Problem to work on » Pull out of the data below the stretch of lines bounded by the one containing "Circle(shank_diameter / 2, mode=Mode.SUBTRACT)" and the one containing "in imported if", both bounds included, unchanged.

━━━━━━━━━━━━━━━━━━━━━━━━━━━━━━

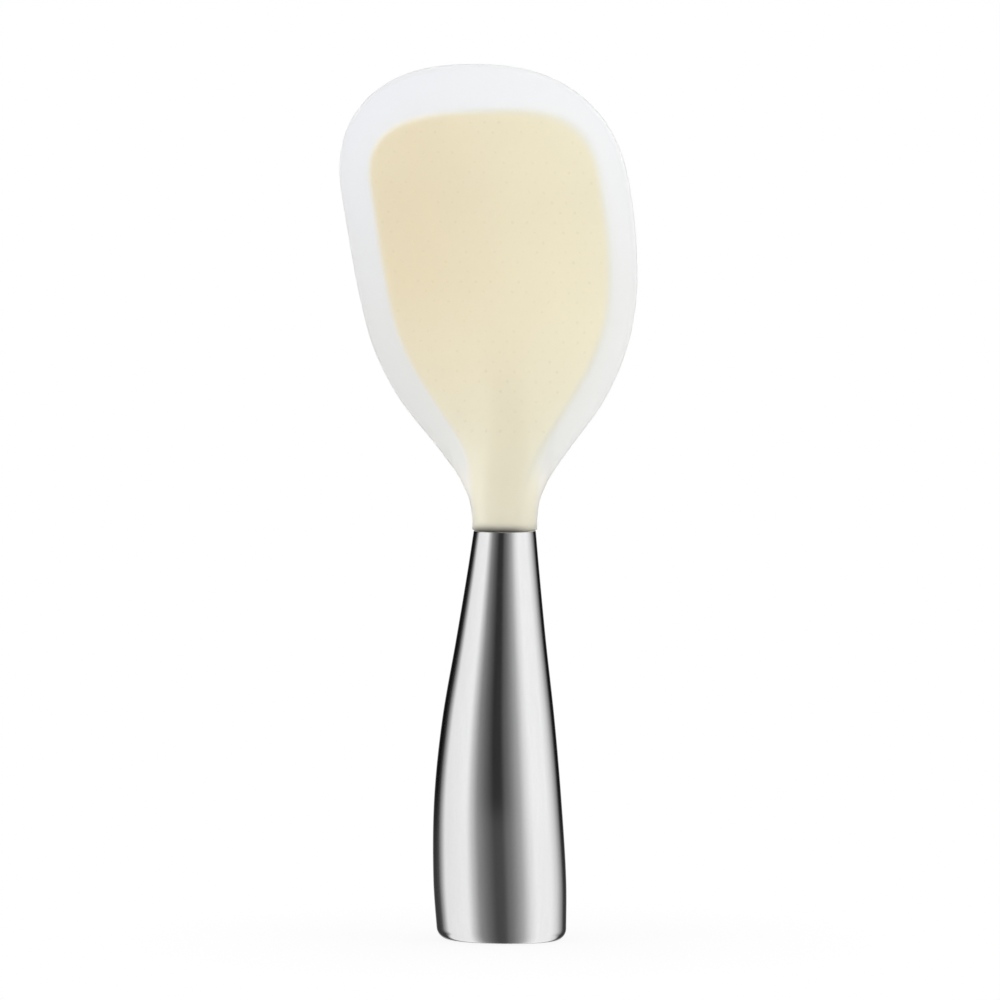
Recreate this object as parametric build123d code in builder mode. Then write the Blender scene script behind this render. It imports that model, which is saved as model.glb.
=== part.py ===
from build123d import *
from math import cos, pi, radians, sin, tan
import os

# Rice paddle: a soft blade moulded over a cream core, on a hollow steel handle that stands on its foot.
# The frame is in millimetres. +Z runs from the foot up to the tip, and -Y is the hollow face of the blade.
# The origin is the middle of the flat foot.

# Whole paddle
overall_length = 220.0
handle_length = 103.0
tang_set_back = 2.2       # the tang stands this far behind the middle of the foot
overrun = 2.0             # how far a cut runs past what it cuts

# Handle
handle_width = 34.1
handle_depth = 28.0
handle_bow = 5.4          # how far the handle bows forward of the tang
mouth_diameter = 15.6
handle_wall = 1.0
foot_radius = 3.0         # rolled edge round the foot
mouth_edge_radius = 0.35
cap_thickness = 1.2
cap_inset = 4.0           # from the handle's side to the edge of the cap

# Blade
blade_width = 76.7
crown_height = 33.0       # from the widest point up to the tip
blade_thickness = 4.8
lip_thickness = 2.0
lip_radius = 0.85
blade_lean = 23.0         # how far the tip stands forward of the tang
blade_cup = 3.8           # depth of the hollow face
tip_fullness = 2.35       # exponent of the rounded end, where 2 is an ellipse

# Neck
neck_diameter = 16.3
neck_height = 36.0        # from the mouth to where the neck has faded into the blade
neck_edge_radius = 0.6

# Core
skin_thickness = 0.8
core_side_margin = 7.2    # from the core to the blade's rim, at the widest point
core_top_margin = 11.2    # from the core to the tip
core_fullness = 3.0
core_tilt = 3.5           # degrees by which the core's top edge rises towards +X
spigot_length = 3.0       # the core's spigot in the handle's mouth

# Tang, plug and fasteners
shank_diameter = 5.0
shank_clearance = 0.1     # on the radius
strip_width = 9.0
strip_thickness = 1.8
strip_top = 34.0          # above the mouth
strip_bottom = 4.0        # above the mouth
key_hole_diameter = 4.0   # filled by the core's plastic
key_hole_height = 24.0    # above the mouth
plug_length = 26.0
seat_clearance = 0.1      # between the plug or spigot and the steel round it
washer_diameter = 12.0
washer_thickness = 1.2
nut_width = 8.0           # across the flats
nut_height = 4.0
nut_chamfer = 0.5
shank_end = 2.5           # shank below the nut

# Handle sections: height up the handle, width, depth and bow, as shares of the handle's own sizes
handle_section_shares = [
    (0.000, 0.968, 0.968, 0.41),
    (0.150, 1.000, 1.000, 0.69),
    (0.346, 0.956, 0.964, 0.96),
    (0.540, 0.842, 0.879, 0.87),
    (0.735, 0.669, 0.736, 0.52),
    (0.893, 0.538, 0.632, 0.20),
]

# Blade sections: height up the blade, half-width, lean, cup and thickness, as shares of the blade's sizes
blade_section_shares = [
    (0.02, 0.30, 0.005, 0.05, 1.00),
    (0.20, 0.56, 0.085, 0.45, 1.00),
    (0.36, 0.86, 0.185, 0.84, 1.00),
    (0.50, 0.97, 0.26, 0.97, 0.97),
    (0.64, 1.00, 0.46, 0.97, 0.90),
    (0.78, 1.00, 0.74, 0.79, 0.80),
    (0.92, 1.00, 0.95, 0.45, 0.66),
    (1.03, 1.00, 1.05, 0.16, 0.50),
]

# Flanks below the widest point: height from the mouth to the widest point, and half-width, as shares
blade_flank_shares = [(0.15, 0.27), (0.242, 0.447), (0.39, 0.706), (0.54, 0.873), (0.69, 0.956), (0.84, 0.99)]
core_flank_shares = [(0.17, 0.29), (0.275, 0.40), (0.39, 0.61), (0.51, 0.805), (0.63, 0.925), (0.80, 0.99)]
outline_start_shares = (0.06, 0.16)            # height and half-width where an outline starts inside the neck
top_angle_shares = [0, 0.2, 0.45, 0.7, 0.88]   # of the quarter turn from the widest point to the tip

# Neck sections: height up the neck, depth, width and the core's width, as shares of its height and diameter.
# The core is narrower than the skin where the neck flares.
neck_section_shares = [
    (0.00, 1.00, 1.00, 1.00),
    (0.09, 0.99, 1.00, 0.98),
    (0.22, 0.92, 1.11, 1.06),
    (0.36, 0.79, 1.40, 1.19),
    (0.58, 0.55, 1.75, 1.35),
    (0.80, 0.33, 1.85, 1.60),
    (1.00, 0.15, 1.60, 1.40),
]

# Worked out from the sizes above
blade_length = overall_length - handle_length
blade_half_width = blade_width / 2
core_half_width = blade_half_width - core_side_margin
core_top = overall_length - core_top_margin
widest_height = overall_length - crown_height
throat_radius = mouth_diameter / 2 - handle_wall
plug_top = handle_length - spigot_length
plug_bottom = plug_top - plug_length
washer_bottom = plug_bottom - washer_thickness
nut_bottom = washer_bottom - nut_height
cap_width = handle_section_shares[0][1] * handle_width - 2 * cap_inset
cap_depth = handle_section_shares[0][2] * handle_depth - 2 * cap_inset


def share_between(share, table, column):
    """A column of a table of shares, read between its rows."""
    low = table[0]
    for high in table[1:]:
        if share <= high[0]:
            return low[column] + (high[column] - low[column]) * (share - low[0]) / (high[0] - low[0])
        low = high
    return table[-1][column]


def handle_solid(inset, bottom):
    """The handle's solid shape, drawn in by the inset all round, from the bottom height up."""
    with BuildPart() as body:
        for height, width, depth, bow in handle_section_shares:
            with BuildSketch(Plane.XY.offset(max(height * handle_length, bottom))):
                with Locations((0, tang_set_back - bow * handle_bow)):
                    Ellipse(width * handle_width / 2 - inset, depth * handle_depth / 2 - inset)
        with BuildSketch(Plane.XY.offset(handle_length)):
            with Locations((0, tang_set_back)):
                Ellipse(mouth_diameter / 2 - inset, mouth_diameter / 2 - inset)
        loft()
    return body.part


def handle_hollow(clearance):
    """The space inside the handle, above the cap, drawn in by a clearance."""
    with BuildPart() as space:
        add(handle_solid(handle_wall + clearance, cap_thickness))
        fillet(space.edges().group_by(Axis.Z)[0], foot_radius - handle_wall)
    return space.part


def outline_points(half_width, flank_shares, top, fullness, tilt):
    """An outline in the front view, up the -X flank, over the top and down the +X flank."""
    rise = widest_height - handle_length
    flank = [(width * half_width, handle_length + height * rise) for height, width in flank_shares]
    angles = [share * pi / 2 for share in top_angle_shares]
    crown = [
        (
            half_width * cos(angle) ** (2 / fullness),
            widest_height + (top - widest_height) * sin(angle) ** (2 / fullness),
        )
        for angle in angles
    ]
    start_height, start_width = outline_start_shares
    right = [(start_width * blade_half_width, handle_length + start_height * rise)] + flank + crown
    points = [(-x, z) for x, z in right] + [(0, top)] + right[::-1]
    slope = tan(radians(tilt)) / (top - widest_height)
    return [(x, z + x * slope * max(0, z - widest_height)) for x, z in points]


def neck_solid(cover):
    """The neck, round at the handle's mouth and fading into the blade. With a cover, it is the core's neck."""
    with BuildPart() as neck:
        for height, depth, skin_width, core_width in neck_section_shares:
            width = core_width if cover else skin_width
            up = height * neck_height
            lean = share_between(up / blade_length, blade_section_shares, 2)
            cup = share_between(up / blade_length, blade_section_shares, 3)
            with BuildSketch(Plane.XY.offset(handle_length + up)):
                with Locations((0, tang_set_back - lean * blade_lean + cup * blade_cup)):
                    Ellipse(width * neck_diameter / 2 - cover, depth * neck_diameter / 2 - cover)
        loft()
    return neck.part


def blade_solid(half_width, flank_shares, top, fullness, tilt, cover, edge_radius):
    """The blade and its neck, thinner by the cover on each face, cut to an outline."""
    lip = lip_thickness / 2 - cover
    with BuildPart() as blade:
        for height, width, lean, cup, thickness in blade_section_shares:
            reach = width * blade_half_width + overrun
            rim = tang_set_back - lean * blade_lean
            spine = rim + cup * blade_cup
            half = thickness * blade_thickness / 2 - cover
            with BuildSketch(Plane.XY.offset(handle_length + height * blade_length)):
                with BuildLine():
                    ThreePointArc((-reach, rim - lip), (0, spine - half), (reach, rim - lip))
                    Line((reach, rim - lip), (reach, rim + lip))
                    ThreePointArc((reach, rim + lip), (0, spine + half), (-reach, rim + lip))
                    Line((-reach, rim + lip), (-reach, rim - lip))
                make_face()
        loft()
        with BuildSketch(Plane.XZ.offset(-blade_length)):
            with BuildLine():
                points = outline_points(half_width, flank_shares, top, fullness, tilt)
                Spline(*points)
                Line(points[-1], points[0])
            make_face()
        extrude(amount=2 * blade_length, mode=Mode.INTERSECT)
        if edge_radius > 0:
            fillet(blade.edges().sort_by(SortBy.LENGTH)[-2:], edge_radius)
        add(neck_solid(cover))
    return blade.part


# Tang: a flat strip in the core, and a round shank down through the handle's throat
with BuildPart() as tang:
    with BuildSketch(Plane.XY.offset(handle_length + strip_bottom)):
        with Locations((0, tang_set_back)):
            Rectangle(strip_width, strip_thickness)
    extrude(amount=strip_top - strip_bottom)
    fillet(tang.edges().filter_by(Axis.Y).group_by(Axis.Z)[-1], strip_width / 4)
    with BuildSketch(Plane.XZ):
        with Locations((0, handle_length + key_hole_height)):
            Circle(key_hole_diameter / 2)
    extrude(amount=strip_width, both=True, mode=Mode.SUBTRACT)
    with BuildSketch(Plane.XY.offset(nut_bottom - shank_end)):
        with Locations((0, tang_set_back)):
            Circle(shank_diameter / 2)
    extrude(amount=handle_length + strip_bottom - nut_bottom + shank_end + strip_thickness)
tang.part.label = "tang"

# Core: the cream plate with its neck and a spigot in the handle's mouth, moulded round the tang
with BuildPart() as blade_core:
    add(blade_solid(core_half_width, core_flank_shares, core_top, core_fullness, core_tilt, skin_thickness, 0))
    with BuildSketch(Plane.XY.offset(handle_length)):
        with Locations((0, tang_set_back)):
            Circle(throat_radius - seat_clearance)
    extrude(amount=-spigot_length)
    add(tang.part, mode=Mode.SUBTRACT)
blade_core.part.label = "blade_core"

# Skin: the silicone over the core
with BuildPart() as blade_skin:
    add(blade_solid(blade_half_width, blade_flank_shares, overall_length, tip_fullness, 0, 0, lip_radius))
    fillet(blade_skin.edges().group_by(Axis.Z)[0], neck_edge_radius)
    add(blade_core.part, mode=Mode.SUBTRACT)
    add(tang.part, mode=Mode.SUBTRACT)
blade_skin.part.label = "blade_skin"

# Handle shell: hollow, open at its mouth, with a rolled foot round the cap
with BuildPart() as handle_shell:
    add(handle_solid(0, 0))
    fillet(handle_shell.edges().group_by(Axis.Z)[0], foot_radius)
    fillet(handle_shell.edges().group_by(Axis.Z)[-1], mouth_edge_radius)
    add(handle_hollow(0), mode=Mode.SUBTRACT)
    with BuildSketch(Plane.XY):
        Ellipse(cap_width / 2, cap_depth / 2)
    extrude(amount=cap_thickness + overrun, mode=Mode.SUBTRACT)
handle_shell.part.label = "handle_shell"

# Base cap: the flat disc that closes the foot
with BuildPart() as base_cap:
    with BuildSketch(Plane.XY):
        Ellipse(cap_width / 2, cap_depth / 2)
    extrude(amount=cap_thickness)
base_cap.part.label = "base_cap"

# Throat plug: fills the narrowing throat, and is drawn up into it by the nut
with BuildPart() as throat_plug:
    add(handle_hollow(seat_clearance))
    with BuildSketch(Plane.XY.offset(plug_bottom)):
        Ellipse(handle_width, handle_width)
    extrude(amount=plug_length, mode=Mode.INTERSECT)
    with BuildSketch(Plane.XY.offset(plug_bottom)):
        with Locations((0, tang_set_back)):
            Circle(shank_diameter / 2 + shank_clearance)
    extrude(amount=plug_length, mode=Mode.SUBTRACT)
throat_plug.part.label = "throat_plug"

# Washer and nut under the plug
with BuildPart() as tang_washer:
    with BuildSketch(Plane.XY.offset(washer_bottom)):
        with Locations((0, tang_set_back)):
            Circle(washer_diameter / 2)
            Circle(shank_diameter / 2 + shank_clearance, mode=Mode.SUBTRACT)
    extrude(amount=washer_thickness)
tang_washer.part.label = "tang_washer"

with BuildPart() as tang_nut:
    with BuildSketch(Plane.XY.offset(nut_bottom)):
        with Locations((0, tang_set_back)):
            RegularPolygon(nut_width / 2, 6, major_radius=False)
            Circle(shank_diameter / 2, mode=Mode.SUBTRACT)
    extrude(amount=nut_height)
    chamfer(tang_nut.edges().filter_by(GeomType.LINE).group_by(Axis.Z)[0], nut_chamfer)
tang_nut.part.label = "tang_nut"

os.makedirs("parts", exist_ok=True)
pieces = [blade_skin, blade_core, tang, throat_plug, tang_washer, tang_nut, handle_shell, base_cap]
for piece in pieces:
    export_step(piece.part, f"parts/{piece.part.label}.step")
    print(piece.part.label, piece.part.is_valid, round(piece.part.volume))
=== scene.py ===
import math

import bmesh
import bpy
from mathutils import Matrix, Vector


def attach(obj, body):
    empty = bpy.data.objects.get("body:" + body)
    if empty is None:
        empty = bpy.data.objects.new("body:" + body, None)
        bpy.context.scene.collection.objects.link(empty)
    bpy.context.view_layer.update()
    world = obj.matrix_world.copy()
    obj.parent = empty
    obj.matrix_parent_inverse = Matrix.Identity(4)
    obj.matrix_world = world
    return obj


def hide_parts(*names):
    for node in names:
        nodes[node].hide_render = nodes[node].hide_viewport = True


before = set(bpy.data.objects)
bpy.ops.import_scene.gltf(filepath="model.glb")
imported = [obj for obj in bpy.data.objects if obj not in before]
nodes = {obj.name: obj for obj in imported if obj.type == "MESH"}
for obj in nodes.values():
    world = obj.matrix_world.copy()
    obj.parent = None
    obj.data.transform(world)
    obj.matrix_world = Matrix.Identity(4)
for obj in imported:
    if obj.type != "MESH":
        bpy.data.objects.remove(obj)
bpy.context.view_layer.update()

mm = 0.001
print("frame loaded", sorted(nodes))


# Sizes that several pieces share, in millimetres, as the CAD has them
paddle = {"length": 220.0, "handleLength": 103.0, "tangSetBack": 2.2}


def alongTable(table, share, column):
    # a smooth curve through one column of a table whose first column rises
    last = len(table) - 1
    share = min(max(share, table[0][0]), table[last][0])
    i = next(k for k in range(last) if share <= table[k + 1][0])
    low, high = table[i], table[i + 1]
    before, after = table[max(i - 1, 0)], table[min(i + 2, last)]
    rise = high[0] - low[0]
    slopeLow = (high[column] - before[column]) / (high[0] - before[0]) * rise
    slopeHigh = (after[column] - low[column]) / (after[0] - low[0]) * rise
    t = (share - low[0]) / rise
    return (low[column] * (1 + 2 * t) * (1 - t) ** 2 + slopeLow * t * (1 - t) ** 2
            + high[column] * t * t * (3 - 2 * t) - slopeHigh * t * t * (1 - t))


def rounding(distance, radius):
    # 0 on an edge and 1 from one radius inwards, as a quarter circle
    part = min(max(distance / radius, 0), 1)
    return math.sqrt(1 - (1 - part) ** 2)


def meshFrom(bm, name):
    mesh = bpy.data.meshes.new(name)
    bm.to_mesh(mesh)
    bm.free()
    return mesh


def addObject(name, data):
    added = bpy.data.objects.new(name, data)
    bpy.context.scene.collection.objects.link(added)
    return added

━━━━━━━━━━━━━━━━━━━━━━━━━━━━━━

Answer for the task »
            Circle(shank_diameter / 2, mode=Mode.SUBTRACT)
    extrude(amount=nut_height)
    chamfer(tang_nut.edges().filter_by(GeomType.LINE).group_by(Axis.Z)[0], nut_chamfer)
tang_nut.part.label = "tang_nut"

os.makedirs("parts", exist_ok=True)
pieces = [blade_skin, blade_core, tang, throat_plug, tang_washer, tang_nut, handle_shell, base_cap]
for piece in pieces:
    export_step(piece.part, f"parts/{piece.part.label}.step")
    print(piece.part.label, piece.part.is_valid, round(piece.part.volume))
=== scene.py ===
import math

import bmesh
import bpy
from mathutils import Matrix, Vector


def attach(obj, body):
    empty = bpy.data.objects.get("body:" + body)
    if empty is None:
        empty = bpy.data.objects.new("body:" + body, None)
        bpy.context.scene.collection.objects.link(empty)
    bpy.context.view_layer.update()
    world = obj.matrix_world.copy()
    obj.parent = empty
    obj.matrix_parent_inverse = Matrix.Identity(4)
    obj.matrix_world = world
    return obj


def hide_parts(*names):
    for node in names:
        nodes[node].hide_render = nodes[node].hide_viewport = True


before = set(bpy.data.objects)
bpy.ops.import_scene.gltf(filepath="model.glb")
imported = [obj for obj in bpy.data.objects if obj not in before]
nodes = {obj.name: obj for obj in imported if obj.type == "MESH"}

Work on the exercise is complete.